# Dataset extract:
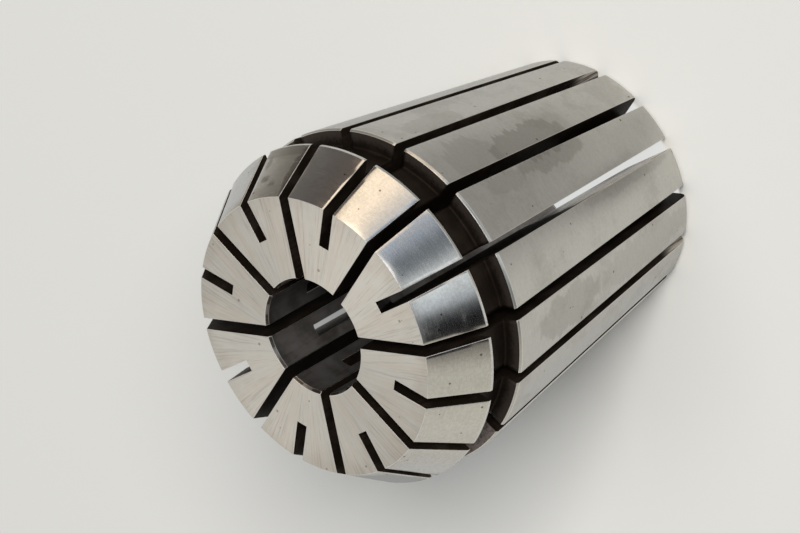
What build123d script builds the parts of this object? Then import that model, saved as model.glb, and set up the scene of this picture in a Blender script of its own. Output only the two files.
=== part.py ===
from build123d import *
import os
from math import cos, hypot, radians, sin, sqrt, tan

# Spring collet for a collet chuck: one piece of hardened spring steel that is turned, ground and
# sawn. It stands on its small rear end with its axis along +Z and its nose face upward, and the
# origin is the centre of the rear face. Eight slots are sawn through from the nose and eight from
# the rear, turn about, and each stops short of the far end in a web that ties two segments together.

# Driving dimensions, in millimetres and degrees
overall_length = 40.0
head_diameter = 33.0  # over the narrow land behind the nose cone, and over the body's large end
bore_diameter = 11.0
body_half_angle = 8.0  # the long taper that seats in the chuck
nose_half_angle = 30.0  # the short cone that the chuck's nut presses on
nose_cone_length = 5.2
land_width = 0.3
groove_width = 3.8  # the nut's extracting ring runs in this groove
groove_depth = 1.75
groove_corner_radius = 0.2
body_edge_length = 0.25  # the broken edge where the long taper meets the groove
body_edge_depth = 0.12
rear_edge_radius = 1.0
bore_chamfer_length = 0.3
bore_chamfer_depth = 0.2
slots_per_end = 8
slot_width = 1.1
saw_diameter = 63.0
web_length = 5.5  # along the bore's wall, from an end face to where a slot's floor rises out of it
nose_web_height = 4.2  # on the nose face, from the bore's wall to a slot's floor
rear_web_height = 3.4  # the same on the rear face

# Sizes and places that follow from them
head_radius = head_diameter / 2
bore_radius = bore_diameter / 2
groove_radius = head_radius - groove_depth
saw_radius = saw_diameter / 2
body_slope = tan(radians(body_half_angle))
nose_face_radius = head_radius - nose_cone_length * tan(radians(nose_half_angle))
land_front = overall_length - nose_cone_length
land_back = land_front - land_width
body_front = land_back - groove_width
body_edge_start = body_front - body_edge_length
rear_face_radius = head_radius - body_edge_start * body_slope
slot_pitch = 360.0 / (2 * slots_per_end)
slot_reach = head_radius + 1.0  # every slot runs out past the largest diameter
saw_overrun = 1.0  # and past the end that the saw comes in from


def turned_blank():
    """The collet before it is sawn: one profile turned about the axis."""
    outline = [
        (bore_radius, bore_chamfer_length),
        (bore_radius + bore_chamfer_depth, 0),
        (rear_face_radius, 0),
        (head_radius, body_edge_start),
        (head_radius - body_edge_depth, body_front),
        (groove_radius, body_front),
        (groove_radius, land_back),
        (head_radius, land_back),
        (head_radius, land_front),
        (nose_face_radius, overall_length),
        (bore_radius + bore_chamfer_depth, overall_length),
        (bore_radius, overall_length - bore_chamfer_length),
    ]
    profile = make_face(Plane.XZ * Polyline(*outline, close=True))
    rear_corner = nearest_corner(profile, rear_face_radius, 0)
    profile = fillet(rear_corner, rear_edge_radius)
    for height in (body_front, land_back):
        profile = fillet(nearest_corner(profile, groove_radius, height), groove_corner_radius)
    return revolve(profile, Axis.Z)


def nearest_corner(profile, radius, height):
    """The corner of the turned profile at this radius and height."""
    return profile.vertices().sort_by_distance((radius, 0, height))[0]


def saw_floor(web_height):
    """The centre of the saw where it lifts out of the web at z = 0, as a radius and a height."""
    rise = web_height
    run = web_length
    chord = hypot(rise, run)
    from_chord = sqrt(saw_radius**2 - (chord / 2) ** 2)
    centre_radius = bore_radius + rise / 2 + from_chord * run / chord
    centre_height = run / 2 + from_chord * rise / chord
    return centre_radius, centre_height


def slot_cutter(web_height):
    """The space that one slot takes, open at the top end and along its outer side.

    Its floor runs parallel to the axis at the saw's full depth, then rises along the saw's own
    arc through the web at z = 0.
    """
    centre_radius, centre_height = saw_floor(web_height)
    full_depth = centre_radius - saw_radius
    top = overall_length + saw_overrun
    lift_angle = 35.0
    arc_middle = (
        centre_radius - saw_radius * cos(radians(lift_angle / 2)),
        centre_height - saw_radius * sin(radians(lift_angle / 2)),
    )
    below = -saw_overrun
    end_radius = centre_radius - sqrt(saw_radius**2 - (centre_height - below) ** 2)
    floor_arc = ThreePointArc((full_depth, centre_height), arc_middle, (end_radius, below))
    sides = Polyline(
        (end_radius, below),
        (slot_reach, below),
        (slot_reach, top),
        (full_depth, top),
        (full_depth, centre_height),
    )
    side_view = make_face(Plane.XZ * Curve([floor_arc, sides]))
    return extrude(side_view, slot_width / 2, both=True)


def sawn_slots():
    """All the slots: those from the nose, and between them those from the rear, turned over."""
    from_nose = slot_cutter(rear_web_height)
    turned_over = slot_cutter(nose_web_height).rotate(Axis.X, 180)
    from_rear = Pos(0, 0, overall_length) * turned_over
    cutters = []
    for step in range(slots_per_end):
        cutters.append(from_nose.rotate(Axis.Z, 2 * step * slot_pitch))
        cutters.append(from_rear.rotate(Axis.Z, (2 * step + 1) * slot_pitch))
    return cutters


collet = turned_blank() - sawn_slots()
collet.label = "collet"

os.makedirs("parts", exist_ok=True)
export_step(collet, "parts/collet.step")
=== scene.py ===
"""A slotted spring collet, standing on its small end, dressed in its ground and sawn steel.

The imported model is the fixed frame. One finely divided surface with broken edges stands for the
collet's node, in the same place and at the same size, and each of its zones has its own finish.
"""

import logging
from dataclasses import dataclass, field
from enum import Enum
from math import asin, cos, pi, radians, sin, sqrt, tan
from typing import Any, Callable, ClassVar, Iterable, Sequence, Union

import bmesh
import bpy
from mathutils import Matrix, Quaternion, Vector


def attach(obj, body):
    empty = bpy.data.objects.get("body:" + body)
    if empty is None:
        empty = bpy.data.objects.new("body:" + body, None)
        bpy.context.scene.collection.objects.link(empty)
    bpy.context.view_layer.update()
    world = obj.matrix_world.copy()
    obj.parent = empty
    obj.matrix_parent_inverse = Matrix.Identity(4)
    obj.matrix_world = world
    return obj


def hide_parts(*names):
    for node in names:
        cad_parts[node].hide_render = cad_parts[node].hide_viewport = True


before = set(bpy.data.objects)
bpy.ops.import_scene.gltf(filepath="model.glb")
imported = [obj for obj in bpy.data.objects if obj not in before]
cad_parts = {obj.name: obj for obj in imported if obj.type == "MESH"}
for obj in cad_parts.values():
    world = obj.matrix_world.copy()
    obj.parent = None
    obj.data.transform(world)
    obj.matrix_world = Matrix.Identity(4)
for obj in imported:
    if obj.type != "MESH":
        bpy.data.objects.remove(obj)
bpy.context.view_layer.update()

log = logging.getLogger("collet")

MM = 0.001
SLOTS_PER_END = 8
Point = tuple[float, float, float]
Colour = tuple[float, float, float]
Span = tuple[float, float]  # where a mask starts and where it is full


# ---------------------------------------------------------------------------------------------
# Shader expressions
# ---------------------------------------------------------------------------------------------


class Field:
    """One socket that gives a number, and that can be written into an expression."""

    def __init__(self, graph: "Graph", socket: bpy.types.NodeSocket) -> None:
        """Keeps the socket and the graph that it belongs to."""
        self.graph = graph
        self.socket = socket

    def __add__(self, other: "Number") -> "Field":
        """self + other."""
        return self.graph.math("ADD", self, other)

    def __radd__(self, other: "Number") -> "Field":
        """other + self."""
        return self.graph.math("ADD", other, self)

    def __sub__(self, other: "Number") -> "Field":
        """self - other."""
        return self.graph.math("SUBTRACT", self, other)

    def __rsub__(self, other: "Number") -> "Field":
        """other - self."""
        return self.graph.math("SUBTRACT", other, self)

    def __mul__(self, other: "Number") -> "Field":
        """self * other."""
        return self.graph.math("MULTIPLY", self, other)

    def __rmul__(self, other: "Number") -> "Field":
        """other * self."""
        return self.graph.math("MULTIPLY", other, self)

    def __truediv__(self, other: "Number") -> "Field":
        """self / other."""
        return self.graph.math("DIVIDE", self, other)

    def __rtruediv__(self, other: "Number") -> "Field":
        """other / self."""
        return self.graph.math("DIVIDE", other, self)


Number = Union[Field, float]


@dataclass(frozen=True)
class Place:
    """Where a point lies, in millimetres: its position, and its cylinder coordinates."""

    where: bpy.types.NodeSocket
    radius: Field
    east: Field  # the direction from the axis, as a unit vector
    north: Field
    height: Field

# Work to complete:
Begin with the line containing "collet = turned_blank() - sawn_slots()", end with the line containing "in imported if", and transcribe exactly every line in that span, with nothing added.

# Output for this task:
collet = turned_blank() - sawn_slots()
collet.label = "collet"

os.makedirs("parts", exist_ok=True)
export_step(collet, "parts/collet.step")
=== scene.py ===
"""A slotted spring collet, standing on its small end, dressed in its ground and sawn steel.

The imported model is the fixed frame. One finely divided surface with broken edges stands for the
collet's node, in the same place and at the same size, and each of its zones has its own finish.
"""

import logging
from dataclasses import dataclass, field
from enum import Enum
from math import asin, cos, pi, radians, sin, sqrt, tan
from typing import Any, Callable, ClassVar, Iterable, Sequence, Union

import bmesh
import bpy
from mathutils import Matrix, Quaternion, Vector


def attach(obj, body):
    empty = bpy.data.objects.get("body:" + body)
    if empty is None:
        empty = bpy.data.objects.new("body:" + body, None)
        bpy.context.scene.collection.objects.link(empty)
    bpy.context.view_layer.update()
    world = obj.matrix_world.copy()
    obj.parent = empty
    obj.matrix_parent_inverse = Matrix.Identity(4)
    obj.matrix_world = world
    return obj


def hide_parts(*names):
    for node in names:
        cad_parts[node].hide_render = cad_parts[node].hide_viewport = True


before = set(bpy.data.objects)
bpy.ops.import_scene.gltf(filepath="model.glb")
imported = [obj for obj in bpy.data.objects if obj not in before]
cad_parts = {obj.name: obj for obj in imported if obj.type == "MESH"}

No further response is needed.